La domanda interessante da farsi è come mai in una presunta corsa delle forme viventi verso la perfezione si siano conservate strutture così arcaiche, vecchie di almeno trecento milioni di anni.
Certo è sensato pensare che, benché più semplici delle moderne piante a fiori, questi esseri abbiano un genoma particolarmente indovinato. Ma la risposta alla domanda resta comunque un'altra: loro esistono perché  fra le forme viventi non esiste nessuna corsa verso la perfezione.
Ricordate sempre la piramide della vita.
La base è formata da esseri unicellulari e batteri e virus sono ancora a formare questa base non da milioni ma da miliardi di anni.
I viventi si possono trasformare, alcuni di loro lo fanno, ma non perché c'è una direzione da seguire o tantomeno un Direttore cui obbedire.
Le specie parassite, per esempio, incarnano un regresso, altre, sempre per esempio, nelle loro vicissitudini, si trovano nelle condizioni di cambiare o di soccombere. Altre ancora, se possono restare come sono,ci restano.
Le "Code di cavallo" sono rimaste. La loro complessità è già stupefacente ma lo è meno di quella delle rose, delle viti o dei trifogli.
Nelle foreste tropicali raggiungono vari metri d'altezza ma, anche nelle migliori condizioni, non potranno mai competere con l'imponenza di una quercia.
Comunque coesistono con noi, questo è un fatto, e nessuno può dire se, per quanto più semplici, dureranno o no più di noi.
Un altro fatto è che, intanto che coesistono, noi le adoperiamo.
Soprattutto la loro specie più comune, che è l'arvense.
Questa, a primavera, dalle sue gemme sotterranee fa spuntare steli fertili sporiferi ma non fotosintetici e steli sterili non sporiferi ma fotosintetici che si caratterizzano per l'elevato contenuto di Silicio, presente sia in forma chimica solubile che insolubile. Quest'ultima è forse uno dei segreti della sopravvivenza della specie dato che in così alta quantità usurerebbe presto i denti di chi si provasse a mangiarla. Un altro effetto di questo silicio insolubile è la capacità che conferisce alla pianta di riflettere la luce solare in eccesso.
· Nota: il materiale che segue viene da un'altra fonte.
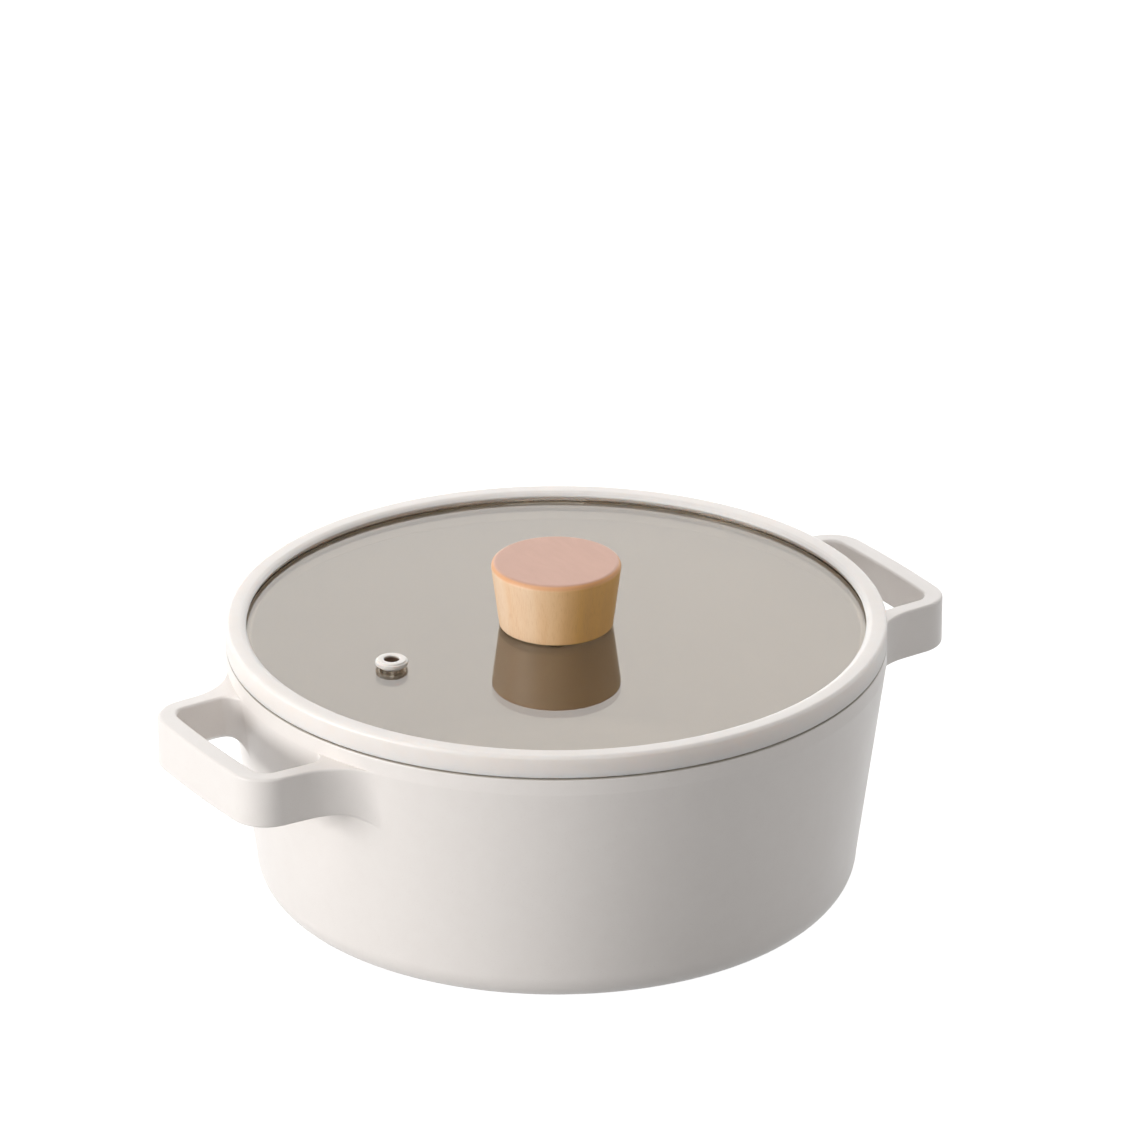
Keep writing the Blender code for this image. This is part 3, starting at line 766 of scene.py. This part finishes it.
def wood_material(name, top):
    """Lacquered beech, turned with the grain upright, with end grain on top, and a painted highlight
    that makes the -X side paler.
    """
    g = Graph(name)
    across, up = g.along("X"), g.along("Z")
    fibre = g.noise(0.45 * MM, roughness=0.55, vector=g.stretched((1.0, 1.0, 0.05)))
    bands = g.noise(7 * MM, vector=g.stretched((1.0, 1.0, 0.10)), distortion=0.6)
    # painted highlight: the -X side turns paler, standing in for the broad reflection of the light on
    # that side
    lit_side = g.spread(across, -23 * MM, -4 * MM, 1.0, 0.0)
    side = g.mixed(lit_side, HEARTWOOD, WOOD_LIT_SIDE)
    side = g.mixed(g.spread(bands, 0.40, 0.70, 0.0, 0.5), side, WOOD_BAND)
    side = g.mixed(g.spread(fibre, 0.50, 0.75, 0.0, 0.30), side, WOOD_FIBRE)
    pores = g.noise(0.35 * MM, roughness=0.6)
    rings = g.noise(3.5 * MM, vector=g.stretched((1.0, 0.3, 1.0)), distortion=0.4)
    end = g.mixed(g.spread(rings, 0.30, 0.70), END_GRAIN_LIGHT, END_GRAIN_DARK)
    end = g.mixed(g.spread(pores, 0.55, 0.80, 0.0, 0.25), end, END_GRAIN_PORE)
    rim_shade = g.spread(up, top - 2.0 * MM, top - 1.2 * MM, 0.0, 0.8)
    colour = g.mixed(rim_shade, side, WOOD_RIM)
    colour = g.mixed(g.spread(up, top - 0.5 * MM, top - 0.1 * MM), colour, end)
    rough = g.spread(fibre, 0.3, 0.7, 0.46, 0.56)
    normal = g.bump(fibre, 0.006 * MM)
    g.set(Coat_Weight=0.12, Coat_Roughness=0.25, Specular_IOR_Level=0.35)
    return g.finish(colour, rough, normal)


def glass_material(name):
    """Tempered glass, a little warm, with faint wipe marks in its gloss."""
    g = Graph(name)
    g.set(Transmission_Weight=1.0, IOR=1.52, Base_Color=SMOKED_GLASS)
    smear = g.noise(30 * MM, detail=3.0, roughness=0.6, distortion=1.0)
    return g.finish(roughness=g.spread(smear, 0.45, 0.75, 0.0, 0.02))


def metal_material(name, light, dark, roughness):
    """Machined metal, with fine turning marks round its axis."""
    g = Graph(name)
    wave = g.node("ShaderNodeTexWave", wave_type="RINGS", rings_direction="Z")
    wave.inputs["Scale"].default_value = TURNING_MARKS
    wave.inputs["Distortion"].default_value = 1.5
    wave.inputs["Detail"].default_value = 2.0
    g.join(g.place, wave.inputs["Vector"])
    marks = wave.outputs["Fac"]
    stain_and_shade = g.noise(12 * MM, detail=4.0, roughness=0.6)
    colour = g.mixed(g.spread(stain_and_shade, 0.35, 0.7), light, dark)
    rough = g.spread(marks, 0.0, 1.0, roughness - 0.06, roughness + 0.08)
    g.set(Metallic=1.0)
    return g.finish(colour, rough, g.bump(marks, 0.004 * MM))


# ---------------------------------------------------------------- build the pieces

casting = make_casting()
rim = make_rim()
glass = make_glass()
vent = make_vent()
knob = make_knob()
plate = make_plate()

IVORY = coat_material("ivory_coat", 0.36, POT_HEIGHT)
IVORY_RUBBER = silicone_material("ivory_rubber", IVORY_LIGHT, IVORY_DARK, 0.42, 5 * MM)
WHITE_RUBBER = silicone_material(
    "white_rubber", WHITE_LIGHT, WHITE_DARK, 0.42, 0.8 * MM,
    bore=(VENT_X, VENT_BORE + 0.15 * MM, VENT_HIGH.z),
)
GREY_RUBBER = silicone_material("grey_rubber", GREY_LIGHT, GREY_DARK, 0.55, 1 * MM)
CLEAR = glass_material("clear_glass")
BEECH = wood_material("beech_wood", KNOB_HIGH.z)
STEEL = metal_material("turned_steel", STEEL_LIGHT, STEEL_DARK, 0.3)
BRASS = metal_material("turned_brass", BRASS_LIGHT, BRASS_DARK, 0.28)

# New piece, the body it rides on, the CAD node it stands for, that node's slot, its finish
PIECES = (
    (casting, "pot", "pot_casting", "ivory_ceramic_coat", IVORY),
    (plate, "pot", "induction_base_plate", "stainless_steel", STEEL),
    (rim, "lid_rim", "lid_silicone_rim", "ivory_silicone", IVORY_RUBBER),
    (glass, "lid", "lid_glass", "lid_glass", CLEAR),
    (vent, "lid", "steam_vent_grommet", "white_silicone", WHITE_RUBBER),
    (knob, "lid", "knob_wood", "beech", BEECH),
)
for piece, body, node, slot, finish in PIECES:
    piece.data.materials.clear()
    piece.data.materials.append(finish)
    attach(piece, body)
    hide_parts(node)

# CAD nodes that keep their shape and only get a finish
CARRIED = (
    ("knob_seat_washer", GREY_RUBBER),
    ("under_glass_gasket", GREY_RUBBER),
    ("knob_threaded_insert", BRASS),
    ("screw_washer", STEEL),
    ("spring_lock_washer", STEEL),
    ("knob_screw", STEEL),
)
for node, finish in CARRIED:
    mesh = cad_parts[node].data
    mesh.materials.clear()
    mesh.materials.append(finish)


# ---------------------------------------------------------------- floor, light and camera

AIM = Vector((0.0, 0.0, 0.06))   # the lights face this point
LIGHTS = {
    # name: (place, (width, height), radiance)
    "key_left": ((-2.6, 0.55, 1.25), (1.3, 1.3), 1.05),
    "low_left": ((-2.4, 0.3, 0.45), (1.2, 0.8), 13.8),
    "back_wall": ((1.15, 1.8, 0.95), (3.4, 1.8), 2.15),
    "overhead": ((-0.45, 0.25, 2.2), (1.8, 1.8), 1.96),
    "right_low": ((2.2, -0.6, 0.5), (1.4, 0.9), 1.98),
    "front_high": ((-1.3, -2.4, 2.0), (1.6, 1.4), 2.56),
    "front_low": ((-0.2, -2.6, 0.6), (1.8, 0.9), 0.3),
}
WORLD = 0.11                     # strength of the even light from everywhere
FLOOR_ALBEDO = 0.4               # of the floor that lights the object
FLOOR_GLOW = 0.0
VIEW_ALBEDO = 0.2                # of the floor and backdrop that the camera sees
VIEW_GLOW = 1.0
FLOOR_DROP = 0.5 * MM            # the lighting floor lies this much lower than the seen one
STUDIO_RADIUS = 6.0
BACKDROP_HEIGHT = 6.0
BACKDROP_STEPS = 96

# The photo's camera, fitted to the outlines of rim, wall, handles and knob. Angles in degrees
CAMERA_PLACE = (-1.51892, -2.40668, 1.39100)
CAMERA_TURN = -32.301536         # about +Z, from looking along +Y
CAMERA_DIP = 23.892496           # below the horizon
CAMERA_ROLL = -0.075086
CAMERA_LENS = 262.63             # millimetres, for a sensor 36 mm wide
SENSOR_WIDTH = 36.0
CAMERA_CLIP = (0.5, 20.0)


def soft_light(name, place, size, radiance):
    """A rectangular soft light of the given radiance at place, facing the object."""
    lamp = bpy.data.lights.new(name, "AREA")
    lamp.shape = "RECTANGLE"
    lamp.size, lamp.size_y = size
    lamp.energy = radiance * size[0] * size[1] * math.pi
    obj = bpy.data.objects.new(name, lamp)
    obj.location = place
    obj.rotation_mode = "QUATERNION"
    obj.rotation_quaternion = (AIM - Vector(place)).to_track_quat("-Z", "Y")
    bpy.context.scene.collection.objects.link(obj)


def paper(obj, albedo, glow):
    """Give obj pale paper. A glow of 1 hides the shadows on it, as in the photo."""
    g = Graph(obj.name)
    lighter = albedo + 0.01
    tone = g.mixed(g.noise(0.4), (albedo, albedo, albedo, 1), (lighter, lighter, lighter, 1))
    g.set(Roughness=0.9, Specular_IOR_Level=0.1, Emission_Color=WHITE, Emission_Strength=glow)
    obj.data.materials.append(g.finish(tone))


def hide(obj, *rays):
    """Make obj invisible to these kinds of rays."""
    for ray in rays:
        setattr(obj, "visible_" + ray, False)


def make_floor(name, z, albedo, glow):
    """A level sheet of paper under the object."""
    size = STUDIO_RADIUS
    mesh = bpy.data.meshes.new(name)
    corners = [(-size, -size, z), (size, -size, z), (size, size, z), (-size, size, z)]
    mesh.from_pydata(corners, [], [(0, 1, 2, 3)])
    floor = link(name, mesh)
    paper(floor, albedo, glow)
    return floor


def make_backdrop(name, albedo, glow):
    """The paper goes on up behind the floor's edge, all round."""
    points = []
    for i in range(BACKDROP_STEPS):
        angle = math.tau * i / BACKDROP_STEPS
        across, along = STUDIO_RADIUS * math.cos(angle), STUDIO_RADIUS * math.sin(angle)
        points += [(across, along, 0.0), (across, along, BACKDROP_HEIGHT)]
    count = len(points)
    faces = [(i, (i + 2) % count, (i + 3) % count, i + 1) for i in range(0, count, 2)]
    mesh = bpy.data.meshes.new(name)
    mesh.from_pydata(points, [], faces)
    backdrop = link(name, mesh)
    paper(backdrop, albedo, glow)
    return backdrop


def make_camera():
    """The photo's camera."""
    data = bpy.data.cameras.new("camera")
    data.lens = CAMERA_LENS
    data.sensor_width = SENSOR_WIDTH
    data.clip_start, data.clip_end = CAMERA_CLIP
    camera = bpy.data.objects.new("camera", data)
    camera.matrix_world = (
        Matrix.Translation(CAMERA_PLACE)
        @ Matrix.Rotation(math.radians(CAMERA_TURN), 4, "Z")
        @ Matrix.Rotation(math.radians(90 - CAMERA_DIP), 4, "X")
        @ Matrix.Rotation(math.radians(CAMERA_ROLL), 4, "Z")
    )
    bpy.context.scene.collection.objects.link(camera)
    return camera


# The camera and mirrors see one floor, and the other one only lights the object
seen_floor = make_floor("studio_floor", 0.0, VIEW_ALBEDO, VIEW_GLOW)
hide(seen_floor, "diffuse", "shadow")
lit_floor = make_floor("bounce_floor", -FLOOR_DROP, FLOOR_ALBEDO, FLOOR_GLOW)
hide(lit_floor, "camera", "glossy")
backdrop = make_backdrop("studio_backdrop", VIEW_ALBEDO, VIEW_GLOW)
hide(backdrop, "diffuse", "glossy", "transmission", "shadow")

for light_name, (place, size, radiance) in LIGHTS.items():
    soft_light(light_name, place, size, radiance)

scene = bpy.context.scene
scene.view_settings.view_transform = "Standard"
scene.world = bpy.data.worlds.new("studio")
scene.world.use_nodes = True
background = scene.world.node_tree.nodes["Background"]
background.inputs["Color"].default_value = WHITE
background.inputs["Strength"].default_value = WORLD
scene.camera = make_camera()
Al Silicio solubile e a tutte le altre sostanze che contiene (e che in generale contengono tutte le Code di cavallo) si deve invece l'attività rimineralizzante della pianta.
In pratica questa favorisce la ricalcificazione delle ossa accelerandone i tempi,
ragione per cui se ne consiglia l'impiego in gravidanza, nella menopausa e più in generale nell'osteoporosi.
Il Silicio è presente in particolar modo nel tessuto aortico e nei tendini, organi le cui fibre elastiche perdono di efficienza con l'invecchiamento e, al tempo stesso, con la perdita di Silicio. Da qui l'impiego dell'equiseto per rallentare questo processo di degrado.
L'equiseto è diuretico. Fonti autorevoli dicono che l'infuso ha azione diuretica potente ma minore azione rimineralizzante; il decotto, al contrario, ha minore azione diuretica e maggiore azione rimineralizzante.
Gli Equiseti, alcuni in particolare contengono un enzima, la Tiaminasi che è in grado di distruggere la vitamina B (Tiamina), ma alcol e quindi tinture, temperature di 100 °C e quindi infusi e decotti neutralizzano l'enzima.
Si può ottenere dagli Equiseti anche un miglioramento dell'elasticità cutanea. Da qui il loro uso in cosmetologia per la prevenzione delle rughe e più in generale dell'invecchiamento della pelle.